When I ask Bannon, wearing his trademark rumpled black button-down layered over multiple black polo shirts, whether he’ll be able to call into the show from prison, he grins: “I have no idea, but highly unlikely.” He quips that he won’t spend as much time in the weightroom as the prison library. He expects to voraciously follow the news and communicate with his associates. He’ll have access to a prison email, and his lawyer can deliver messages on his behalf. “You think I’m going to come out and be prison ripped?” Bannon says. “No, I'll have a lot to do.”

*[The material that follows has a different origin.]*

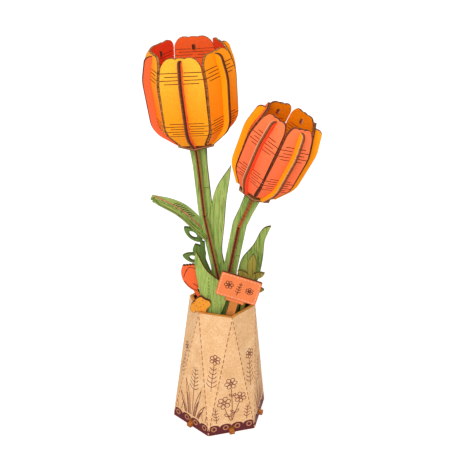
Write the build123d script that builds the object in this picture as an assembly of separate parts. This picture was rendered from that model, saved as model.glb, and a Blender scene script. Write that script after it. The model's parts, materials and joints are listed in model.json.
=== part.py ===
from build123d import *
import os
from dataclasses import dataclass
from math import atan2, cos, degrees, hypot, radians, sin, tan

os.makedirs("parts", exist_ok=True)

# The bouquet stands in a folded vase. X runs to the right, -Y faces the front,
# Z is up, and the origin is the centre of the foot on the floor.

# Sheets the pieces are cut from, and the air round a tongue in its slot
ply_thickness = 2.0
petal_thickness = 1.5
calyx_thickness = 1.5
leaf_thickness = 1.5
card_thickness = 1.5
strip_thickness = 1.0
slot_clearance = 0.05
sliding_clearance = 0.2
cut_overrun = 1.0

# Laser cuts that let a sheet bend
kerf_width = 0.3

# Folded vase, measured over its outside: a hexagonal foot and a hexagonal mouth
# turned half a side from each other, with twelve triangles between them
vase_sides = 6
side_angle = 360 / vase_sides
front_azimuth = -90
vase_turn = -4.8
vase_height = 83.0
foot_radius = 31.0
mouth_radius = 20.8
notch_height = 4.6

# Base plate inside the foot, with a tab through each notch of the vase
plate_gap = 0.5
foot_tab_width = 3.2
foot_tab_proud = 2.0

# Upright boards inside the vase, which stand in the base plate and carry the collar.
# The collar's depth is under the mouth, and a rise is a height over the mouth.
collar_depth = 21.0
collar_gap = 0.4
anchor_foot_width = 38.0
anchor_top_width = 24.0
neck_width = 14.0
anchor_tab_width = 6.0
anchor_tab_centre = 12.0
anchor_tab_short = 0.2
cross_board_foot_width = 36.0
cross_board_top_width = 22.0

# Flower stems: foot, bend and the point under each flower head
stem_width = 8.4
stem_head_width = 10.0
stem_flare_length = 12.0
left_foot_x, left_foot_rise = -1.6, 17.0
left_bend_x, left_bend_rise = -11.2, 60.0
left_head_x, left_head_rise = -16.8, 105.7
right_foot_x, right_foot_rise = 3.4, 17.0
right_bend_x, right_bend_rise = 9.2, 54.5
right_head_x, right_head_rise = 17.9, 77.2
trunk_top_rise = 23.0
trunk_left_x = -7.2
trunk_right_x = 8.4

# Stem ribs, set across the board
rib_depth = 5.6
rib_head_depth = 6.6
rib_joint_gap = 0.35
rib_tab_length = 5.0
front_rib_tab_shares = (0.16, 0.62)
back_rib_tab_shares = (0.36, 0.84)

# Cross tongue on top of each stem, through both calyx plates
tongue_width = 7.0
tongue_proud = 1.0

# Centre leaf of the stem board, from its base to its tip: shares of its length and width
centre_leaf_x, centre_leaf_rise = -3.5, 29.0
centre_leaf_tip_x, centre_leaf_tip_rise = 2.9, 92.0
centre_leaf_width = 8.1
centre_leaf_right_shares = (
    (-0.06, 0.66), (0.05, 0.31), (0.2, 0.17), (0.33, 0.15), (0.65, 0.02), (0.86, 0.04),
)
centre_leaf_left_shares = ((0.87, -0.46), (0.78, -0.75), (0.7, -0.9), (0.58, -1.0))

# Left leaf: a panel bent over an arm of the stem board, held by the arm's teeth.
# Its outline is in shares of its span and of the width of each side of its midrib.
left_leaf_tip_x, left_leaf_tip_rise = -44.2, 66.7
left_leaf_bend_x, left_leaf_bend_rise = -27.0, 59.2
left_leaf_foot_x, left_leaf_foot_rise = -9.9, 43.4
left_leaf_bend_radius = 34.0
left_leaf_bend_flats = 3
left_leaf_back_width = 11.6
left_leaf_back_shares = (
    (0, 0.2), (0.18, 0.52), (0.29, 0.7), (0.43, 0.84), (0.55, 0.94), (0.7, 1), (0.85, 0.93), (1, 0.62),
)
left_leaf_front_width = 4.6
left_leaf_front_shares = (
    (0, 0.34), (0.11, 0.4), (0.16, 0.7), (0.24, 0.86), (0.4, 0.9), (0.6, 0.94), (0.8, 1), (1, 0.94),
)
left_leaf_fork_share = 0.9
arm_depth = 1.5
arm_start_share = 0.12
arm_tooth_proud = 1.2
arm_teeth_shares = ((0.04, 0.3), (0.33, 0.385), (0.405, 0.455), (0.475, 0.865))

# Slanting bending cuts across the back of the left leaf
left_leaf_kerf_count = 9
left_leaf_kerf_start_share = 0.36
left_leaf_kerf_end_share = 0.66
left_leaf_kerf_inner_y = 2.4
left_leaf_kerf_outer_y = 7.6
left_leaf_kerf_slant = 2.2

# Leaves that stand in the collar, each creased along an upright line
crease_reach = 16.0
leaf_tongue_inset = 1.2
leaf_tongue_length = 6.0

# Front leaf, with its outline from the collar up its right side and down its left
front_leaf_crease_x, front_leaf_crease_y = -6.8, -12.0
front_leaf_left_angle = 14
front_leaf_right_angle = 10
front_leaf_rise = 38.6
front_leaf_width = 21.0
front_leaf_right_shares = (
    (0.27, 0), (0.42, 0.36), (0.52, 0.49), (0.5, 0.62), (0.28, 0.705), (0.1, 0.76), (-0.1, 0.825),
    (-0.28, 0.93),
)
front_leaf_left_shares = ((-0.44, 0.91), (-0.4, 0.76), (-0.29, 0.57), (-0.18, 0.36), (-0.12, 0))
front_leaf_tip_share = -0.4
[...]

After his prison term ends in November, Bannon intends to resume his efforts to mobilize the MAGA right and push Trump toward his radical agenda. On the Saturday episode of War Room, Bannon threatens former FBI Deputy Director Andrew McCabe, who oversaw the Trump-Russia investigation, suggesting he would be rounded up and prosecuted in a second Trump term, telling McCabe: “You should be very worried.” Bannon doesn’t cite specific charges—no law enforcement entity has accused McCabe of any—and McCabe later called Bannon’s broadside “anti-democratic” and “disgusting.” But by the time I left Bannon’s house, the attack was circulating all over right-wing social media.